The regulatory complexity cannot be overstated. Afghanistan operates under Taliban-imposed Islamic law, which often conflicts with international business practices. There's no established legal framework for dispute resolution, no international arbitration mechanisms, and limited infrastructure to support large-scale operations. It's like trying to build a skyscraper on quicksand—the foundation simply isn't stable enough.

From a geopolitical angle, this failure sends mixed signals about international engagement with the Taliban. While China has maintained diplomatic relations with the Taliban government, this business failure suggests that even Beijing finds the operating environment too challenging for substantial investments. The deal's collapse also impacts Afghanistan's desperate need for foreign currency, as the country faces a severe humanitarian crisis with over 28 million people requiring humanitarian assistance according to the UN.

Policy implications extend beyond bilateral relations. This failure may discourage other potential international investors, further isolating Afghanistan economically and potentially destabilizing the region.

Real-World Examples

This isn't China's first challenging overseas energy investment.
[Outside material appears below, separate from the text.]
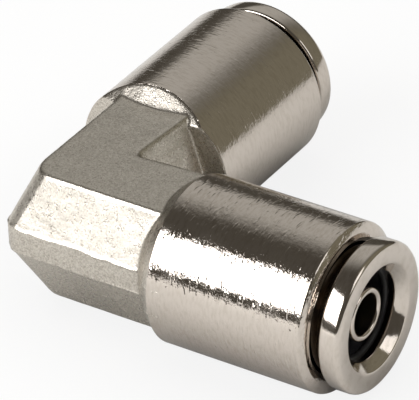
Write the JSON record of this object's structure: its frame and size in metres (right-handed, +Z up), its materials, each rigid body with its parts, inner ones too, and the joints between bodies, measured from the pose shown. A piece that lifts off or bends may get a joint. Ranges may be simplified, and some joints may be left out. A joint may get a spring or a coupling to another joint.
{
  "type": "push to connect union elbow",
  "caption": "Right-angle push-to-connect fitting that joins two 6.35 mm tubes, with a forged nickel-plated body and a release button on each port.",
  "frame": {"origin": "under the middle of the bounding box, at the level of the lowest line of the two hubs", "axes": "+X out of port A, +Y out of port B, +Z up and square to the plane of the two port axes"},
  "size_m": [0.0306, 0.0306, 0.0125],
  "materials": {
    "body_nickel": "nickel plating over brass, matt on the forged corner and satin on the turned hubs",
    "button_nickel": "polished nickel plating over brass",
    "support_nickel": "nickel plating over brass, satin",
    "guide_brass": "plain turned brass",
    "collet_acetal": "black acetal",
    "ring_steel": "stainless spring steel",
    "seal_rubber": "black nitrile rubber",
    "washer_ptfe": "white PTFE"
  },
  "bodies": {
    "fitting": {"elbow_body": "body_nickel", "tube_support_a": "support_nickel", "o_ring_a": "seal_rubber", "backup_washer_a": "washer_ptfe", "spacer_a": "guide_brass", "guide_a": "guide_brass", "tube_support_b": "support_nickel", "o_ring_b": "seal_rubber", "backup_washer_b": "washer_ptfe", "spacer_b": "guide_brass", "guide_b": "guide_brass"},
    "collet_a": {"collet_a": "collet_acetal", "grab_ring_a": "ring_steel", "wiper_a": "seal_rubber"},
    "button_a": {"release_button_a": "button_nickel"},
    "collet_b": {"collet_b": "collet_acetal", "grab_ring_b": "ring_steel", "wiper_b": "seal_rubber"},
    "button_b": {"release_button_b": "button_nickel"}
  },
  "joints": [
    {"name": "release_a", "type": "slide", "parent": "fitting", "child": "collet_a", "axis": [-1, 0, 0], "range_m": [0, 0.00074], "stiffness_N_per_m": 200, "springref_m": -0.0005},
    {"name": "button_a_spin", "type": "hinge", "parent": "collet_a", "child": "button_a", "pos_m": [0.01533, -0.00907, 0.00625], "axis": [1, 0, 0], "continuous": true},
    {"name": "release_b", "type": "slide", "parent": "fitting", "child": "collet_b", "axis": [0, -1, 0], "range_m": [0, 0.00074], "stiffness_N_per_m": 200, "springref_m": -0.0005},
    {"name": "button_b_spin", "type": "hinge", "parent": "collet_b", "child": "button_b", "pos_m": [-0.00907, 0.01533, 0.00625], "axis": [0, 1, 0], "continuous": true}
  ]
}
China National Petroleum Corporation's troubled operations in South Sudan, where civil war disrupted production and forced evacuations, offer a parallel example. Similarly, Chinese investments in Venezuela's oil sector have faced massive write-downs due to political instability and sanctions.

However, successful Chinese energy partnerships exist as well. China's $62 billion investment in Pakistan's China-Pakistan Economic Corridor (CPEC) includes multiple energy projects that have proceeded despite security challenges, suggesting that political stability and government backing make the crucial difference.
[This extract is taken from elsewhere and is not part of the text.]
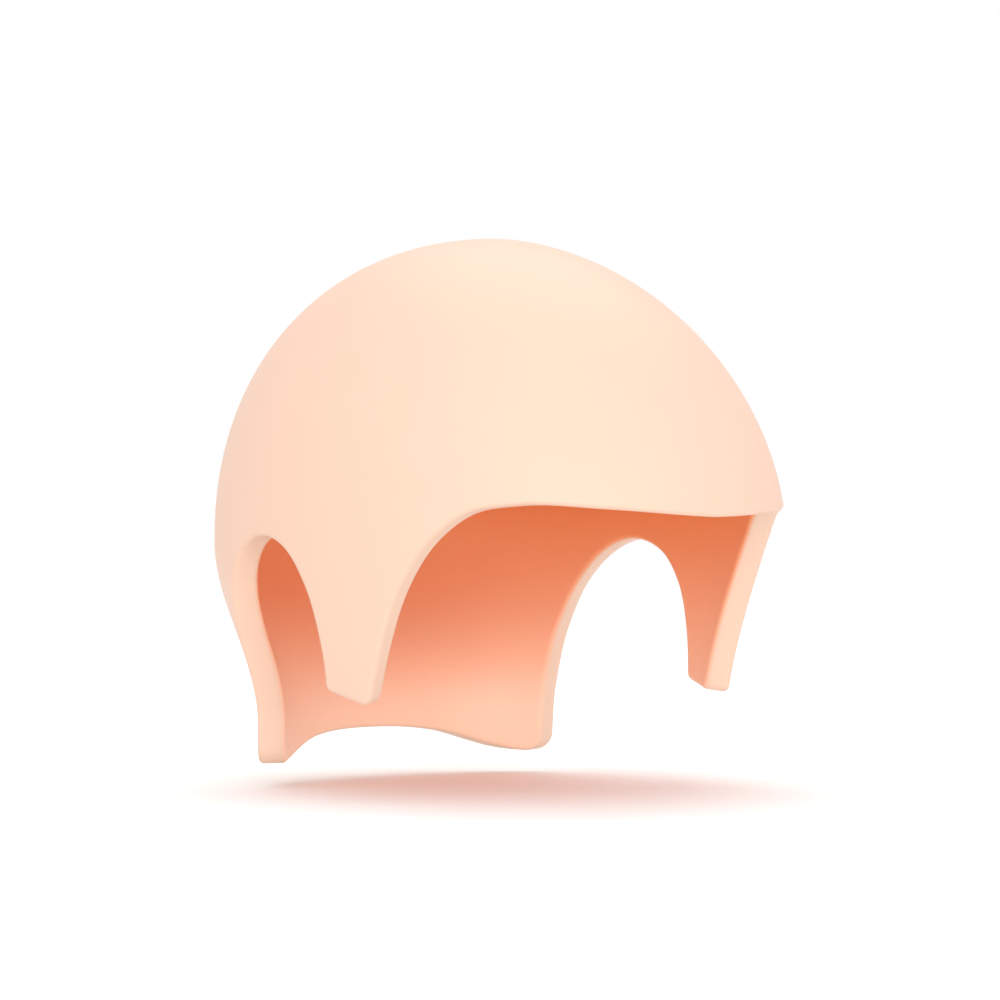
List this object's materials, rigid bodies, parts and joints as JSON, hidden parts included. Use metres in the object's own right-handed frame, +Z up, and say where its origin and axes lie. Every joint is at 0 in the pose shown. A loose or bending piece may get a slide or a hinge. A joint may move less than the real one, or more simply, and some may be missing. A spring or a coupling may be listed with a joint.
{
  "type": "highlighting cap",
  "caption": "Thick soft hair-colouring cap with a brow edge, temple tabs before open ear notches, and a nape flap, which flex on sprung lines.",
  "frame": {"origin": "on the crown axis, level with the widest part of the head, which is the centre of the head that fills the cap", "axes": "+Z up through the crown, -Y out of the face opening, +X to the wearer's left ear"},
  "size_m": [0.1746, 0.2157, 0.1778],
  "materials": {
    "peach_silicone": "satin moulded silicone, opaque peach, not painted"
  },
  "bodies": {
    "crown_shell": {"crown_shell": "peach_silicone"},
    "left_temple_tab": {"left_temple_tab": "peach_silicone"},
    "right_temple_tab": {"right_temple_tab": "peach_silicone"},
    "nape_flap": {"nape_flap": "peach_silicone"}
  },
  "joints": [
    {"name": "left_tab_flex", "type": "hinge", "parent": "crown_shell", "child": "left_temple_tab", "pos_m": [0.07357, -0.05, -0.012], "axis": [-0.2232, -0.9748, 0], "range_deg": [-10, 35], "stiffness_Nm_per_rad": 0.25},
    {"name": "right_tab_flex", "type": "hinge", "parent": "crown_shell", "child": "right_temple_tab", "pos_m": [-0.07357, -0.05, -0.012], "axis": [-0.2232, 0.9748, 0], "range_deg": [-10, 35], "stiffness_Nm_per_rad": 0.25},
    {"name": "nape_flex", "type": "hinge", "parent": "crown_shell", "child": "nape_flap", "pos_m": [0, 0.07927, -0.035], "axis": [1, 0, 0], "range_deg": [0, 15], "stiffness_Nm_per_rad": 1.2}
  ]
}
Industry experts point to risk assessment failures as a key factor. Dr. Niva Yau from the Atlantic Council noted that Chinese companies often underestimate political risks in fragile states, focusing primarily on resource potential rather than operational feasibility. The World Bank's Worldwide Governance Indicators rank Afghanistan in the bottom 5% globally for political stability, making any long-term investment extremely risky.

The Challenge

The fundamental challenge isn't just about business disputes—it's about operating in a governance vacuum. Afghanistan lacks recognized international legal frameworks, has limited banking systems due to sanctions, and faces ongoing security challenges. Even well-intentioned investors struggle with basic operational requirements like money transfers, equipment imports, and personnel safety.

Future Implications

This collapse has significant ramifications for Afghanistan's economic future. The Taliban government had projected that oil revenues could provide crucial funding for public services and economic development. Without foreign investment and technical expertise, Afghanistan's energy sector remains largely underdeveloped despite substantial reserves.

For China, this failure reinforces a pattern of selective engagement—maintaining diplomatic relationships while avoiding substantial economic commitments in highly unstable regions. Other potential investors are likely watching closely, and this high-profile failure may further discourage international business engagement with Taliban-controlled Afghanistan.

The broader implication concerns economic isolation's human cost. With limited legitimate revenue sources, Afghanistan faces continued economic crisis, potentially driving more civilians toward humanitarian dependence.

Looking Ahead

The $540 million question remains: Can Afghanistan attract legitimate foreign investment under current conditions? This deal's failure suggests that even countries willing to engage politically with the Taliban find the business environment too risky for substantial commitments. As Afghanistan's isolation deepens, will economic necessity eventually force either more pragmatic governance approaches or continued drift toward economic collapse?